Je vous écris au sujet de vos dernières publications sur la plateforme de médias sociaux X.
Le 7 octobre 2023, vous avez posté une photo de Reuters représentant les drapeaux de l’organisation “Harakat al-Muqawama al-Islamiya”, communément appelée HAMAS. Vous devez savoir que de nombreux pays, y compris ceux de l’Union européenne, inscrivent le HAMAS sur la liste des organisations terroristes – une organisation qui a assassiné 1 400 civils israéliens de la manière la plus barbare le jour même de votre publication.
Votre message ne peut être compris que comme un soutien au HAMAS et à ses actions – compte tenu également de vos messages publiant une lettre ouverte au vice-chancelier de l’université de Sidney.
Il ne s’agit pas d’une question d’opinion privée puisque vous êtes un politologue de renommée internationale, affilié au WZB – ce que vous mentionnez d’ailleurs explicitement dans votre profil sur X.
Soutenir publiquement une organisation terroriste et ses actions violentes est en contradiction avec les valeurs du WZB. Il s’agit également d’une infraction pénale potentielle en Allemagne.
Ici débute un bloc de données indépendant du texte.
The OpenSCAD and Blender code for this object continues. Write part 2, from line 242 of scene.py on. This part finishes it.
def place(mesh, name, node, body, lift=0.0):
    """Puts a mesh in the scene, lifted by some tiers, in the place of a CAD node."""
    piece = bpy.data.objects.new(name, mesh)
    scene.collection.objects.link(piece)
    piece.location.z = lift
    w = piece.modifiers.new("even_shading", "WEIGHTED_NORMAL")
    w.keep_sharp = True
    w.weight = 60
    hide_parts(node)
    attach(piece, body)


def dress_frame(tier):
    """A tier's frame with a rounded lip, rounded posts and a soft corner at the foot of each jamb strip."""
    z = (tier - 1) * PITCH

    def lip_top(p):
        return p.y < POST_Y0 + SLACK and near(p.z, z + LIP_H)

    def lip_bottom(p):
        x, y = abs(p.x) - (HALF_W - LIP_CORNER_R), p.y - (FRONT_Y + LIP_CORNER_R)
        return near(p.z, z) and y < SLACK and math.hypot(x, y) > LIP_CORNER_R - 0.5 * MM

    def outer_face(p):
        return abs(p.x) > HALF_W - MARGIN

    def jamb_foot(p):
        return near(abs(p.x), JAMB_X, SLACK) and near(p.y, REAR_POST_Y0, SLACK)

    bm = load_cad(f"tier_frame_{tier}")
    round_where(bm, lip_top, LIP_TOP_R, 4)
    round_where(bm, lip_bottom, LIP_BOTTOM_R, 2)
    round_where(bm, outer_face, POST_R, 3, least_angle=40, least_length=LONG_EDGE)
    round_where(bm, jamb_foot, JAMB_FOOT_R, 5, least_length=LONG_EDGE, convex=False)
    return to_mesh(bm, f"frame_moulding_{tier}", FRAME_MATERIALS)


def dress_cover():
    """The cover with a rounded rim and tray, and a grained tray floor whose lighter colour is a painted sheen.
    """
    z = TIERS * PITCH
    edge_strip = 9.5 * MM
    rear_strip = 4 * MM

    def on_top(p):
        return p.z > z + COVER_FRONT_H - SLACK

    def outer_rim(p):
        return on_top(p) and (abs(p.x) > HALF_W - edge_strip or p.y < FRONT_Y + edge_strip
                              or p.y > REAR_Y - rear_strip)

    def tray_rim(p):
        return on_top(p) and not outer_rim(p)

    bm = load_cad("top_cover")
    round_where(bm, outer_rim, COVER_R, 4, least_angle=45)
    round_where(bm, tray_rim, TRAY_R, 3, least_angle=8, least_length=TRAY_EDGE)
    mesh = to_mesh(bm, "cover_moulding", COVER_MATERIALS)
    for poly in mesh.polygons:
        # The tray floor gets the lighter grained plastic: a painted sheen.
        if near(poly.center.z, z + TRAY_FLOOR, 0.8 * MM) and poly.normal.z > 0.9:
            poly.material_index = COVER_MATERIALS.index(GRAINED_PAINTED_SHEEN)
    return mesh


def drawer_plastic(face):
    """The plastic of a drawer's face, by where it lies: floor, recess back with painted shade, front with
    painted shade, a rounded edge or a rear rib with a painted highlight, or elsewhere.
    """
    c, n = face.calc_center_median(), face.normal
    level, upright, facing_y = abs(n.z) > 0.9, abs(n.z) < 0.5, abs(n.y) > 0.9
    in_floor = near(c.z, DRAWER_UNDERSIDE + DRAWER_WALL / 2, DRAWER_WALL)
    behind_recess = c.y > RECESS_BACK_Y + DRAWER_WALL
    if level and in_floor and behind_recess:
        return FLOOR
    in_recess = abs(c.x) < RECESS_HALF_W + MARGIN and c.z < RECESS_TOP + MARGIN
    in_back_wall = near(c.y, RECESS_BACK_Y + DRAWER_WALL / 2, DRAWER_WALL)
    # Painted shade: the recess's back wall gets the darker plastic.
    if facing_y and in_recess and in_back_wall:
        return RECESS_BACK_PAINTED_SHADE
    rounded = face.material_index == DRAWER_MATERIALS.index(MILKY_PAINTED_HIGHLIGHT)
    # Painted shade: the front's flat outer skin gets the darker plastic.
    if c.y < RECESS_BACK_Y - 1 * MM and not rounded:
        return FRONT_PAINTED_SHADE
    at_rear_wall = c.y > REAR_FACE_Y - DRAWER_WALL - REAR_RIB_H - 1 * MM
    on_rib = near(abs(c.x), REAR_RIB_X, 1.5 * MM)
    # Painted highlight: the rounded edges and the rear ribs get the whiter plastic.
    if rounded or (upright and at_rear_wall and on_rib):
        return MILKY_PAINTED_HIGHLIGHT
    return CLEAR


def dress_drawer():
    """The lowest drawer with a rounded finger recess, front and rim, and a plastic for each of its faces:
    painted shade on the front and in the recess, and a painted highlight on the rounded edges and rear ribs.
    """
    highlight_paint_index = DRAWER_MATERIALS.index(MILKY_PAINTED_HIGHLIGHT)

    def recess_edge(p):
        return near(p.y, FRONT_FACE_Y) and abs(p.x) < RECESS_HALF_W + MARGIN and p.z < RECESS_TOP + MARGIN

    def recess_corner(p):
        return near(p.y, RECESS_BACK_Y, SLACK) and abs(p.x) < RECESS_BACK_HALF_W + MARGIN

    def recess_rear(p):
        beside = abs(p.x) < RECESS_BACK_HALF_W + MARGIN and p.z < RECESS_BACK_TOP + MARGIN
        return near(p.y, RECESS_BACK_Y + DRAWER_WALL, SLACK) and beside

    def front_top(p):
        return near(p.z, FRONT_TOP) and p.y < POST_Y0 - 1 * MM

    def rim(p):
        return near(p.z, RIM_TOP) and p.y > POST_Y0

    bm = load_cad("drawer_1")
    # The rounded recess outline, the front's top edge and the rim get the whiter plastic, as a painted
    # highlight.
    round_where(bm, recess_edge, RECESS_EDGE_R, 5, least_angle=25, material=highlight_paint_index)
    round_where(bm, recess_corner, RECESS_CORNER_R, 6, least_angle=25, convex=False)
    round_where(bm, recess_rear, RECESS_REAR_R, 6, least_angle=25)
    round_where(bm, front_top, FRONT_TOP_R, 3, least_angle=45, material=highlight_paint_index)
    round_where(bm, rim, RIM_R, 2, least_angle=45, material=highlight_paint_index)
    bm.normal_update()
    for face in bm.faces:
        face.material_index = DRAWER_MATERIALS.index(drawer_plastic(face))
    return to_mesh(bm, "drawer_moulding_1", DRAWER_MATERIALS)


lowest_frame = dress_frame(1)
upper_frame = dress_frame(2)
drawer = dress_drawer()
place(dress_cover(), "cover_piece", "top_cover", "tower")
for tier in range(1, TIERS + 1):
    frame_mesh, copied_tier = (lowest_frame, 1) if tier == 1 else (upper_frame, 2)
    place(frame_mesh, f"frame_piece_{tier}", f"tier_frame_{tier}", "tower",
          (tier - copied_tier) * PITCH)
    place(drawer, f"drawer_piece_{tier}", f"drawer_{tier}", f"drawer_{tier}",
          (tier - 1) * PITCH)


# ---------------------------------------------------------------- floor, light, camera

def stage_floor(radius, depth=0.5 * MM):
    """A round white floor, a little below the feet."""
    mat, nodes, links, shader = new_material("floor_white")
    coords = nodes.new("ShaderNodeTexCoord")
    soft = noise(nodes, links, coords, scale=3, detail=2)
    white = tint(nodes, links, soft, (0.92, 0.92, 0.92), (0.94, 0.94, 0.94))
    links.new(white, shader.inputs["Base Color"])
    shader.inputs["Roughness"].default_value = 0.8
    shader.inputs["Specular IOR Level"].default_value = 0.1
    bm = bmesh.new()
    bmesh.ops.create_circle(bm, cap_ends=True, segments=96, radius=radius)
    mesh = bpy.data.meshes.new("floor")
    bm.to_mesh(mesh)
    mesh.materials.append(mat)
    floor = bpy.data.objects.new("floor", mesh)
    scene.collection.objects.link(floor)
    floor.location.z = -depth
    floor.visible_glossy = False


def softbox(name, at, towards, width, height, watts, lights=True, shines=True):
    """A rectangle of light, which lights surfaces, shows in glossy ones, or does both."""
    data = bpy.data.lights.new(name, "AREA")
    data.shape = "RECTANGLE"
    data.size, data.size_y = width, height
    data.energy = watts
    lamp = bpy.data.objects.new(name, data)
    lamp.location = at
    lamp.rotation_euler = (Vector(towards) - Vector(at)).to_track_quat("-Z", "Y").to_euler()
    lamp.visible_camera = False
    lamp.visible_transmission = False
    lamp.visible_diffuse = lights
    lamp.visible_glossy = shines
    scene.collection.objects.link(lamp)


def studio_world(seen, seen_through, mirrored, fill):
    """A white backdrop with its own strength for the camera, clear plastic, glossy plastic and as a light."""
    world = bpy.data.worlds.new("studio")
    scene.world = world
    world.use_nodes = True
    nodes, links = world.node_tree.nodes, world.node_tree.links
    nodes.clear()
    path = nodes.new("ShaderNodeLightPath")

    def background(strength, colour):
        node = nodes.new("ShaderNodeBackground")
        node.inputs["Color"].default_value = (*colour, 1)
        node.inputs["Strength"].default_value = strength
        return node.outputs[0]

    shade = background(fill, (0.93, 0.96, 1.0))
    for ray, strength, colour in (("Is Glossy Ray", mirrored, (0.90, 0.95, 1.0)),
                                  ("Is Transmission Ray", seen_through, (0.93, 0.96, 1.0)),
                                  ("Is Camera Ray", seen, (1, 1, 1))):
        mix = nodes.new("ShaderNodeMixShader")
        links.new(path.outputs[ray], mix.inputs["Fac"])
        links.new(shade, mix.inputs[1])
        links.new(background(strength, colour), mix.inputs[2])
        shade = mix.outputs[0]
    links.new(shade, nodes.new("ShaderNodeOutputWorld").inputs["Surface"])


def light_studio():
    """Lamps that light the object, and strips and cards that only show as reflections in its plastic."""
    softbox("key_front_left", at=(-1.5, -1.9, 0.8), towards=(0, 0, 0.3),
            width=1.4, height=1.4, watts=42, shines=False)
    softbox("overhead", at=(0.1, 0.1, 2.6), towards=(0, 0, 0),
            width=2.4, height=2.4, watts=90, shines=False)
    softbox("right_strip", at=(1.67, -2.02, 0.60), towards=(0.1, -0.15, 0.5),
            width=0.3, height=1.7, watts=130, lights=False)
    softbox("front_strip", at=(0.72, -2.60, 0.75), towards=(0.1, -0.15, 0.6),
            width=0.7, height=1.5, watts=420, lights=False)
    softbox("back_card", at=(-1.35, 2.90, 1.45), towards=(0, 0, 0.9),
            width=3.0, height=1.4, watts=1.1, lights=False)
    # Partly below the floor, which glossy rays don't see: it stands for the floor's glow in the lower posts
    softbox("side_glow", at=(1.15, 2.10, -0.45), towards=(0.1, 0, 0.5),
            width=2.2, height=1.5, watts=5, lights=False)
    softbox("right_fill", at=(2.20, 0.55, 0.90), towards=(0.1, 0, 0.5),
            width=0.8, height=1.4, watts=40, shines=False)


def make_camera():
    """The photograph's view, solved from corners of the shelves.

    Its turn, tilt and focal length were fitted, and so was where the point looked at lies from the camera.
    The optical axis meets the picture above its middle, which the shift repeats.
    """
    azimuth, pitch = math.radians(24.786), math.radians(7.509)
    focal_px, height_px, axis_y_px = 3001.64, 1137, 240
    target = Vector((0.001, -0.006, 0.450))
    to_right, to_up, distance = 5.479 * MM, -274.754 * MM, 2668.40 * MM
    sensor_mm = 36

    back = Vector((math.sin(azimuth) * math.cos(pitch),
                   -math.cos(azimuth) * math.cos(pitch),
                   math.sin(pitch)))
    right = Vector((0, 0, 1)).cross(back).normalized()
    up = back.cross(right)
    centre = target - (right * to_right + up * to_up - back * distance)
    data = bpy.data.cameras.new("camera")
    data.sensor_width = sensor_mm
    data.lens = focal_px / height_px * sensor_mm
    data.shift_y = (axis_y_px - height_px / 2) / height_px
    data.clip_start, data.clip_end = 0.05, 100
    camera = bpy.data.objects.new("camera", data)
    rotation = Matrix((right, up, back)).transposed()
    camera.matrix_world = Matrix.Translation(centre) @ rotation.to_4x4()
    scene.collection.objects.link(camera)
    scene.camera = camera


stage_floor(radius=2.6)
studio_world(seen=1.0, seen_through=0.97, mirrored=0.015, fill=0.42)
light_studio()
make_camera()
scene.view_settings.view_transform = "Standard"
Le WZB est très préoccupé et se distancie expressément de ce type de déclarations. Je vous demande donc instamment de m’expliquer le contexte et l’intention de ce message : Soutenez-vous les attaques contre Israël le 7 octobre ? Quelle est la signification de votre tweet non commenté des drapeaux du Hamas le jour des attaques ?
Si votre explication n’équivaut pas à une condamnation de la cruelle attaque terroriste du Hamas, je me verrai dans l’obligation de révoquer votre statut de membre du WZB avec effet immédiat. Je vous demanderai également d’adapter, en conséquence, votre communication sur vos affiliations actuelles – que ce soit en ligne ou hors ligne.
Je regrette qu’une collaboration fructueuse de plusieurs années doive se terminer ainsi. Je vous prie d’agréer l’expression de mes salutations distinguées.